╔══
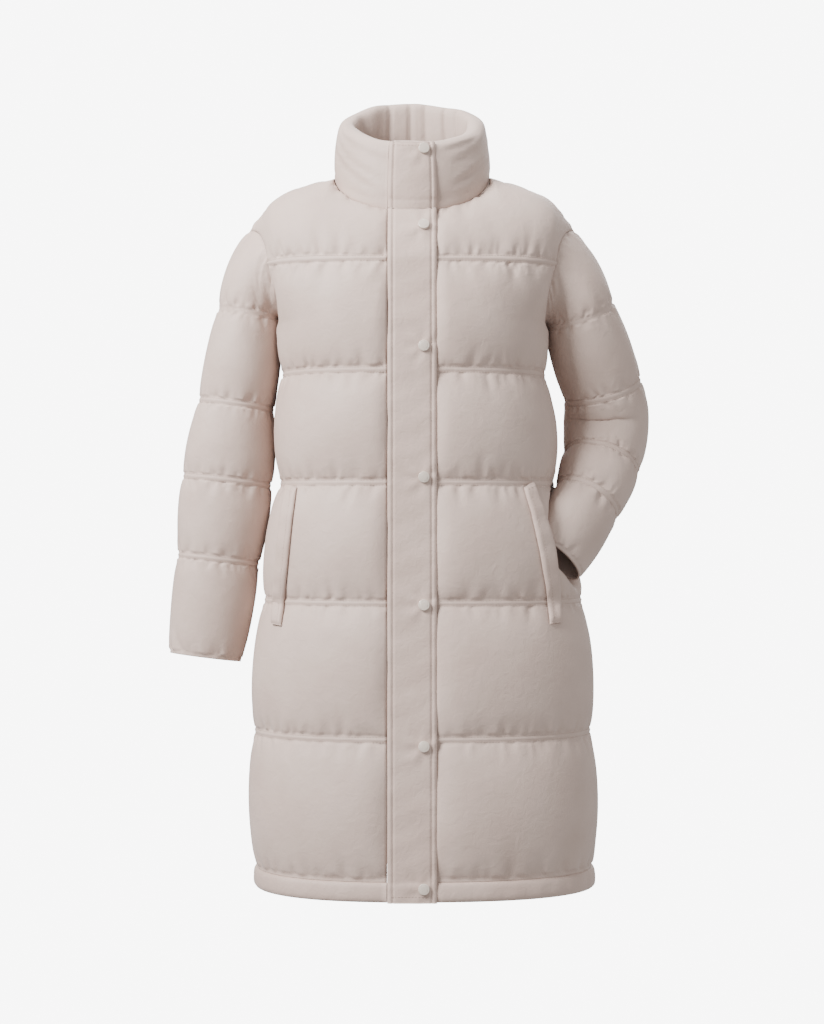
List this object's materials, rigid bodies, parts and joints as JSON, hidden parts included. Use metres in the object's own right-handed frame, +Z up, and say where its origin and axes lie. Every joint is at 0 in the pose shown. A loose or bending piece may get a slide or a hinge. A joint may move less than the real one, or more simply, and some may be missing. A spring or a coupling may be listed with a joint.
{
  "type": "long puffer coat",
  "caption": "Knee-length quilted puffer coat with a stand collar, snap placket, slanted welt pockets and one sleeve bent into its pocket; hollow, in its worn form.",
  "frame": {"origin": "centre of the neck, level with the points where the shoulder seams meet the collar", "axes": "+Z up along the coat, -Y the way the front faces, +X the wearer's left"},
  "size_m": [0.678, 0.3434, 1.1013],
  "materials": {
    "quilted_shell": "warm beige-grey fine woven polyester over padding, soft satin",
    "plain_shell": "the same fine woven polyester, doubled and topstitched",
    "snap_caps": "snap caps lacquered in the coat's colour"
  },
  "bodies": {
    "root": {"back": "quilted_shell", "front_right": "quilted_shell", "front_left": "quilted_shell", "sleeve_right": "quilted_shell", "sleeve_left": "quilted_shell", "collar": "quilted_shell", "placket": "plain_shell", "placket_collar": "plain_shell", "welt_right": "plain_shell", "welt_left": "plain_shell", "hem_front_right": "plain_shell", "hem_front_left": "plain_shell", "hem_back": "plain_shell", "snap_1": "snap_caps", "snap_2": "snap_caps", "snap_3": "snap_caps", "snap_4": "snap_caps", "snap_5": "snap_caps", "snap_6": "snap_caps", "snap_7": "snap_caps"}
  },
  "joints": []
}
╚══
■ **Task instructions**
Go back to the listing above and please repeat it exactly.

■ **Response**
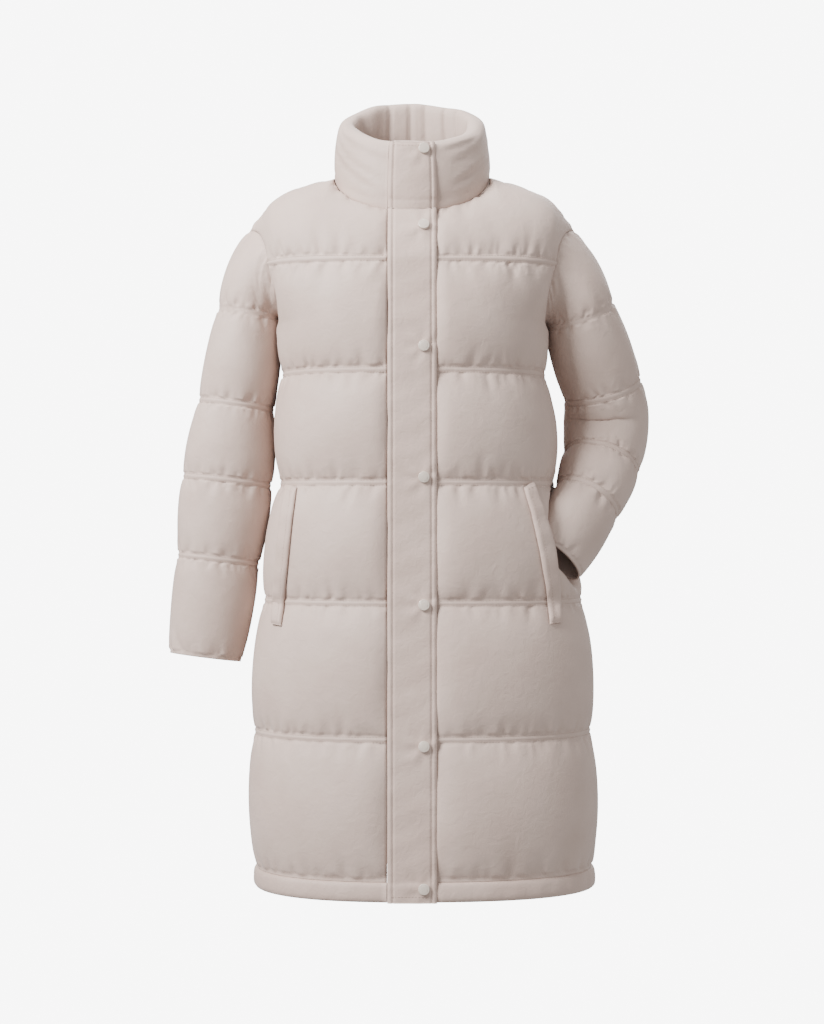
List this object's materials, rigid bodies, parts and joints as JSON, hidden parts included. Use metres in the object's own right-handed frame, +Z up, and say where its origin and axes lie. Every joint is at 0 in the pose shown. A loose or bending piece may get a slide or a hinge. A joint may move less than the real one, or more simply, and some may be missing. A spring or a coupling may be listed with a joint.
{
  "type": "long puffer coat",
  "caption": "Knee-length quilted puffer coat with a stand collar, snap placket, slanted welt pockets and one sleeve bent into its pocket; hollow, in its worn form.",
  "frame": {"origin": "centre of the neck, level with the points where the shoulder seams meet the collar", "axes": "+Z up along the coat, -Y the way the front faces, +X the wearer's left"},
  "size_m": [0.678, 0.3434, 1.1013],
  "materials": {
    "quilted_shell": "warm beige-grey fine woven polyester over padding, soft satin",
    "plain_shell": "the same fine woven polyester, doubled and topstitched",
    "snap_caps": "snap caps lacquered in the coat's colour"
  },
  "bodies": {
    "root": {"back": "quilted_shell", "front_right": "quilted_shell", "front_left": "quilted_shell", "sleeve_right": "quilted_shell", "sleeve_left": "quilted_shell", "collar": "quilted_shell", "placket": "plain_shell", "placket_collar": "plain_shell", "welt_right": "plain_shell", "welt_left": "plain_shell", "hem_front_right": "plain_shell", "hem_front_left": "plain_shell", "hem_back": "plain_shell", "snap_1": "snap_caps", "snap_2": "snap_caps", "snap_3": "snap_caps", "snap_4": "snap_caps", "snap_5": "snap_caps", "snap_6": "snap_caps", "snap_7": "snap_caps"}
  },
  "joints": []
}